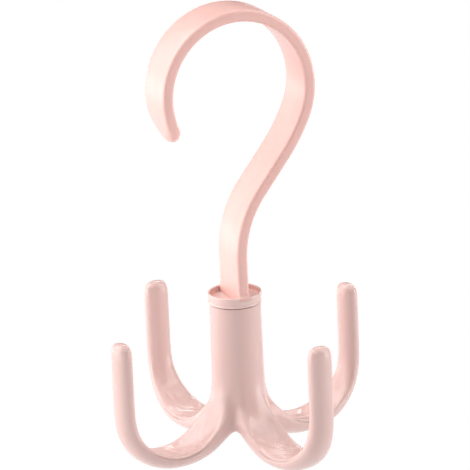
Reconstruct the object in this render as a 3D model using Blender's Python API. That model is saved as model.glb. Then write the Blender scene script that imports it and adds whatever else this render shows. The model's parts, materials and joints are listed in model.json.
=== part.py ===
# Rotating wardrobe hook: a flat strap bent into a rod hook, a cup collar and four claws on a stem.
# Metres, +Z up. The hook lies in the XZ plane and the claws turn about the Z axis.
# The origin is where that axis meets the inside of the hook's crown, which rests on the rod.

import math

import bmesh
import bpy
from mathutils import Matrix, Vector

# Gap between pieces that touch, and running clearance of the journal
seat_gap = 0.0003
journal_clearance = 0.0003

# Rod hook: a flat strap, walked from its foot in the collar to its tip
strap_width = 0.0184
strap_thickness = 0.0046
strap_corner = 0.0009
foot_rise = 0.0150
lower_bend_radius = 0.0400
diagonal_lean = math.radians(38.5)
diagonal_length = 0.0174
shoulder_radius = 0.0700
shoulder_turn = math.radians(14.0)
loop_radius = 0.0307
loop_turn = math.radians(78.0)
crown_radius = 0.0292
tip_lean = math.radians(18.0)
tip_length = 0.0098
tip_rounding = 0.0150
tip_nose = 0.0026
tip_blunt = 0.00002
tip_bead = 0.0016
bead_length = 0.0100

# Collar: a shallow cup round the strap's foot, keyed to it by a slot in its floor
collar_wall = 0.0008
collar_height = 0.0041
collar_edge = 0.0003
cup_depth = 0.0022
key_depth = 0.0009

# Pivot: a round spigot under the foot, with a screw from below that holds the claws on
spigot_radius = 0.0040
screw_radius = 0.0016
screw_length = 0.0085
screw_point = 0.0012
screw_end_radius = 0.0005
head_radius = 0.0034
head_height = 0.0024
head_edge = 0.0010
recess_width = 0.0008
recess_span = 0.0036
recess_depth = 0.0012
washer_room = 0.0014
washer_thickness = 0.0010
thrust_land = 0.0024
thrust_thickness = 0.0008

# Stem of the claws, hollow from below up to a web that turns round the spigot
stem_step = 0.0005
stem_draft = 0.0003
stem_wall = 0.0023
hollow_draft = 0.0005
web_thickness = 0.0060

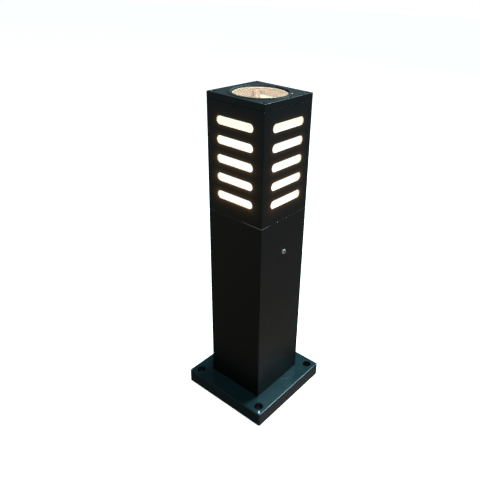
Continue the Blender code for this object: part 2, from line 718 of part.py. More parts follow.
def lamp(body):
    """An LED bulb: a screw cap, a plastic housing and an opal globe, all hollow."""
    tip, top = LAMP_TIP_Z, LAMP_CAP_TOP_Z
    outer, root, wall = 13.2, 12.6, 0.8
    profile = [(4.0, tip), (4.8, tip + 1.2), (9.5, tip + 3.0), (root, tip + 5.0)]
    for turn in range(3):
        profile += [(outer, tip + 7.0 + 5.0 * turn), (root, tip + 9.5 + 5.0 * turn)]
    profile += [(outer, top - 1.0), (outer, top), (root - wall, top)]
    profile += [(root - wall, tip + 6.0), (8.0, tip + 4.4)]
    add(turned("lamp_cap", profile, LAMP_SIDES), "nickel_plated_brass", body)

    low, rim = top + GAP, GLOBE_RIM_Z - GAP
    inner_rim = math.sqrt(GLOBE_RADIUS**2 - (LAMP_TOP_Z - GLOBE_RADIUS - GLOBE_RIM_Z) ** 2)
    profile = [(13.6, low), (14.6, low + 2.0), (17.0, low + 9.0), (23.0, low + 27.0)]
    profile += [(inner_rim + 0.6, rim), (inner_rim - 1.2, rim), (21.4, low + 27.0)]
    profile += [(15.4, low + 9.0), (12.0, low + 2.0), (12.0, low)]
    add(turned("lamp_housing", profile, LAMP_SIDES, through=True), "white_plastic", body)

    centre = LAMP_TOP_Z - GLOBE_RADIUS
    skin = 1.2
    first = math.degrees(math.asin((GLOBE_RIM_Z - centre) / GLOBE_RADIUS))
    outer_arc = arc(GLOBE_RADIUS, first, 86.0, 7, (0.0, centre))
    inner_arc = arc(GLOBE_RADIUS - skin, 85.0, first - 0.5, 7, (0.0, centre))
    profile = outer_arc + inner_arc[:-1] + [(inner_arc[-1][0], GLOBE_RIM_Z)]
    add(turned("lamp_globe", profile, LAMP_SIDES), "opal_polycarbonate", body)


# ---- head --------------------------------------------------------------------------------------


def louvre_housing(body):
    """The head's extrusion, with five slots in each side and a seat for the spigot plate."""
    outlines = [rounded_square(HALF, OUTER_CORNER), extrusion_inner()]
    housing = add(plate("louvre_housing", outlines, *HOUSING_Z), "black_powder_coat", body)
    low, high = HOUSING_Z[0] - OVER, SPIGOT_Z[2] + GAP
    seat = block("spigot_seat", (-SEAT_HALF, -SEAT_HALF, low), (SEAT_HALF, SEAT_HALF, high))
    combine(housing, "DIFFERENCE", seat)
    slots = []
    shape = stadium(SLOT_LENGTH, SLOT_HEIGHT)
    upright = Matrix.Rotation(math.radians(90), 4, "X")
    for side in range(4):
        turn = Matrix.Rotation(math.radians(90.0 * side), 4, "Z")
        for row in range(SLOT_COUNT):
            cutter = stack(f"slot_{side}_{row}", [(shape, INNER - OVER), (shape, HALF + OVER)])
            z = SLOT_TOP_Z - row * SLOT_PITCH
            slots.append(moved(cutter, turn @ at(0.0, 0.0, z) @ upright))
    combine(housing, "DIFFERENCE", merged("slots", slots))


def head_spigot(body):
    """A plate in the foot of the head, and an eight-sided sleeve that drops into the post."""
    bottom, joint, top = SPIGOT_Z
    outer, inner = octagon(46.4, 77.0), octagon(44.4, 73.5)
    sleeve = plate("head_spigot", [outer, inner], bottom, joint + 0.5)
    spigot = add(sleeve, "galvanised_steel", body)
    outlines = [rounded_square(SEAT_HALF - GAP, OUTER_CORNER), circle(36.0, FINE)]
    outlines += [circle(PORT_RADIUS + 0.1, SMALL, (sx * PORT_AT, sy * PORT_AT)) for sx, sy in CORNERS]
    combine(spigot, "UNION", plate("spigot_plate", outlines, joint, top))
    for index, (sx, sy) in enumerate(CORNERS, 1):
        mesh = screw(f"spigot_screw_{index}", 3.3, 14.0, 2.0, 2.5, height=1.9)
        place = (sx * PORT_AT, sy * PORT_AT, joint - GAP)
        add(mesh, "zinc_plated_steel", body, place, (180.0, 0.0, 0.0))


def diffuser_panels(body):
    """One opal panel behind the slots of each side. The one at the back was cut a little taller."""
    low = (-PANEL_HALF, PANEL_Y[0], SPIGOT_Z[2] + GAP)
    for side, (name, top) in enumerate(PANEL_TOPS.items()):
        panel = block(f"diffuser_{name}", low, (PANEL_HALF, PANEL_Y[1], top))
        add(panel, "opal_acrylic", body, turn=(0.0, 0.0, 90.0 * side))


def cap_gasket(body):
    low = HOUSING_Z[1] + GAP
    outlines = [rounded_square(HALF - 1.0, OUTER_CORNER), octagon(45.4, 81.0)]
    outlines += [circle(2.6, SMALL, (sx * PORT_AT, sy * PORT_AT)) for sx, sy in CORNERS]
    add(plate("cap_gasket", outlines, low, CAP_Z[0] - GAP), "black_rubber", body)


# ---- cap and window ----------------------------------------------------------------------------


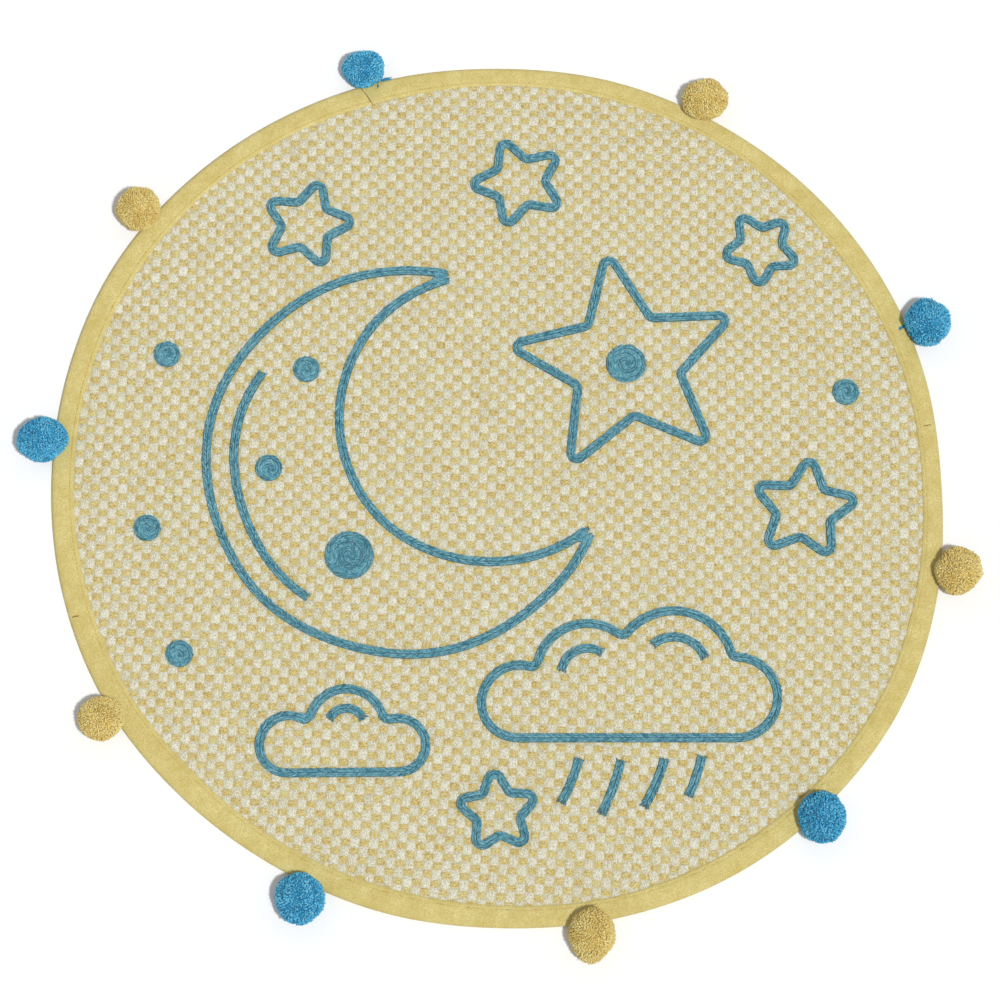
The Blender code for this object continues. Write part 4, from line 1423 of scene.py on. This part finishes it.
@dataclass
class Pompoms:
    """Clipped yarn balls: about two thousand curled ends on a tied middle, pressed on the floor and tape."""

    rim: Rim
    sower: Sower
    # name, bearing in degrees, radius, width, depth in millimetres, turn in degrees
    rows: tuple[tuple[str, float, float, float, float, float], ...] = (
        ("blue_right", 20.4, 462.0, 47.0, 49.5, 25),
        ("yellow_top_right", 62.3, 457.4, 49.0, 43.5, 47),
        ("blue_top", 107.9, 462.9, 44.5, 38.0, 85),
        ("yellow_left_top", 142.5, 467.7, 45.5, 46.0, 123),
        ("blue_left", 175.3, 459.6, 52.0, 45.5, 160),
        ("yellow_left_low", 212.2, 459.0, 45.5, 45.0, 201),
        ("blue_bottom_left", 245.5, 461.6, 49.5, 50.0, 222),
        ("yellow_bottom", 280.9, 462.9, 45.5, 53.0, 274),
        ("blue_low_right", 312.3, 461.9, 47.0, 52.0, 311),
        ("yellow_right", 347.9, 463.4, 47.0, 48.5, 350),
    )
    # by name: bearings in degrees of swellings and dents, and their share of the ball's reach
    swellings: tuple[tuple[str, tuple[tuple[float, float], ...]], ...] = (
        ("blue_right", ((215, -0.09), (262, 0.03), (60, 0.02))),
        ("yellow_top_right", ((150, -0.03), (265, -0.05), (350, 0.03))),
        ("blue_top", ((45, 0.08), (95, -0.05), (215, -0.05), (135, 0.02))),
        ("yellow_left_top", ((318, -0.06), (100, 0.02), (0, 0.02))),
        ("blue_left", ((142, -0.08), (318, -0.09), (172, 0.02), (20, 0.02))),
        ("yellow_left_low", ((322, -0.08), (355, 0.04), (90, -0.02))),
        ("blue_bottom_left", ((40, -0.03), (2, 0.03), (328, -0.04), (275, 0.04), (230, -0.03))),
        ("yellow_bottom", ((265, 0.05), (222, -0.04), (312, -0.05))),
        ("blue_low_right", ((60, 0.03), (20, -0.03), (330, 0.02), (225, -0.03))),
        ("yellow_right", ((240, 0.04), (308, -0.05), (130, -0.03))),
    )
    swelling_deg: float = 26.0
    uneven: float = 0.03
    clump_waves: float = 4.0  # how often a ball's outline swells and dips
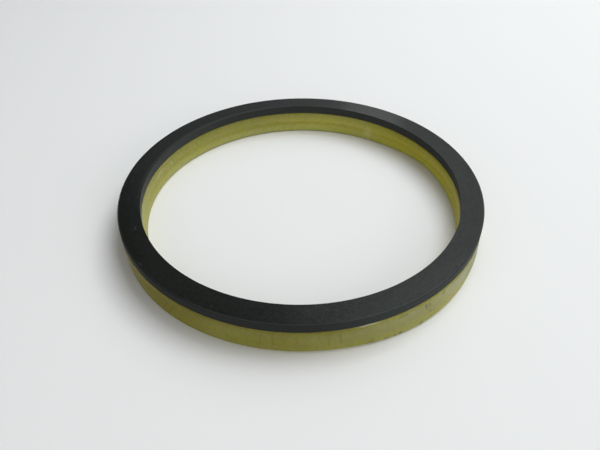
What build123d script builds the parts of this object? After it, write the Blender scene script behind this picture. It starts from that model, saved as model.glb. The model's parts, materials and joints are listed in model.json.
----
- _Task to carry out_: Exactly as written, quote the lines from the one that has "The Blender code for this object continues." down to the one that has "yarn balls: about", and include both.

- _Output below_:
The Blender code for this object continues. Write part 4, from line 1423 of scene.py on. This part finishes it.
@dataclass
class Pompoms:
    """Clipped yarn balls: about two thousand curled ends on a tied middle, pressed on the floor and tape."""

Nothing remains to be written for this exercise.